This report uses data from BJS’s Federal Justice Statistics Program (FJSP) and other published sources to describe persons arrested and convicted for a federal drug offense involving methamphetamine, cocaine, methylenedioxyamphetamine (MDA), methylenedioxymethamphetamine (MDMA), and other amphetamines. It focuses on psychostimulants, including their classification under the Controlled Substances Act (P.L. 91–513), persons arrested for a federal offense involving psychostimulants, deaths due to overdose, and persons sentenced for a federal offense involving these substances.
The FJSP receives administrative data files from six federal criminal justice agencies: the U.S. Marshals Service, Drug Enforcement Administration, Executive Office for U.S. Attorneys, Administrative Office of the U.S. Courts, U.S. Sentencing Commission, and Federal Bureau of Prisons. Data represent the federal criminal case-processing stages from arrest to imprisonment and release. FJSP data are available in the Federal Criminal Case Processing Statistics Data Tool, which provides statistics by stage of the federal criminal case process, including law enforcement, prosecution and courts, and incarceration
- From FY 2021 to FY 2022, the number of arrests the Drug Enforcement Administration (DEA) made for psychostimulants decreased by 9%, from 15,846 to 14,392.

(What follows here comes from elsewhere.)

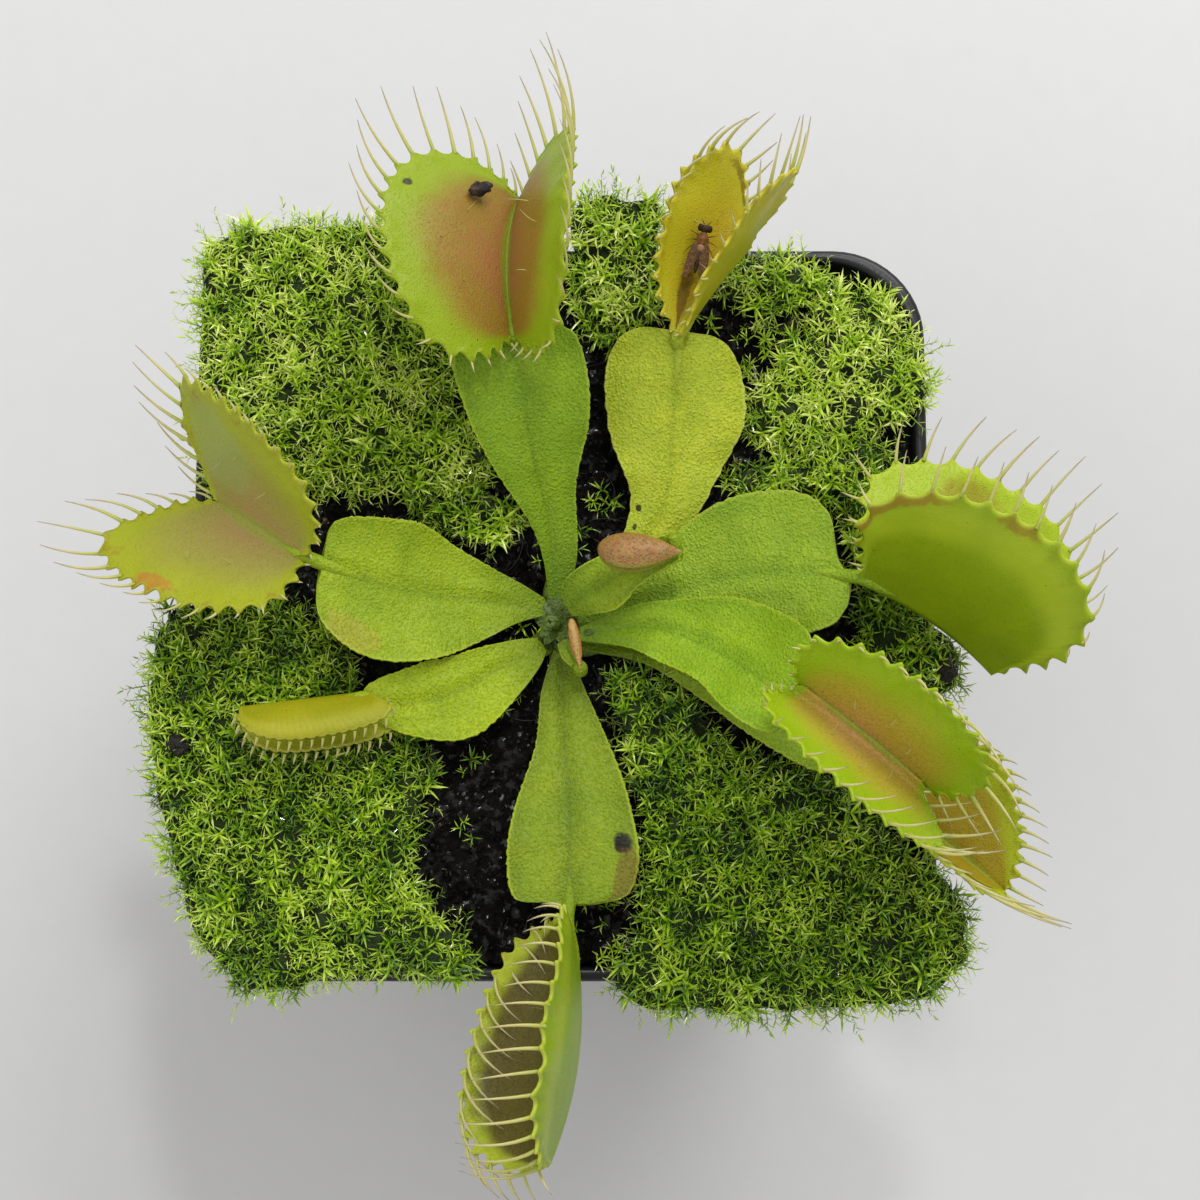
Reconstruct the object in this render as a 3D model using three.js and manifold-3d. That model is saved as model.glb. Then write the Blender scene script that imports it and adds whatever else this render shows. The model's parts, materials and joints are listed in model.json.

- More than half (55%) of the arrests the DEA made in FY 2022 were for psychostimulants.
- Of the 26,233 total arrests by the DEA in FY 2022, 8,035 (31%) were for methamphetamine, 5,118 (20%) were for powder cocaine, 1,009 (4%) were for crack cocaine, and 230 (<1%) were for other psychostimulants.
- DEA arrests for methamphetamine increased from 6,518 in FY 2002 to 9,335 in FY 2021, then decreased to 8,035 in FY 2022.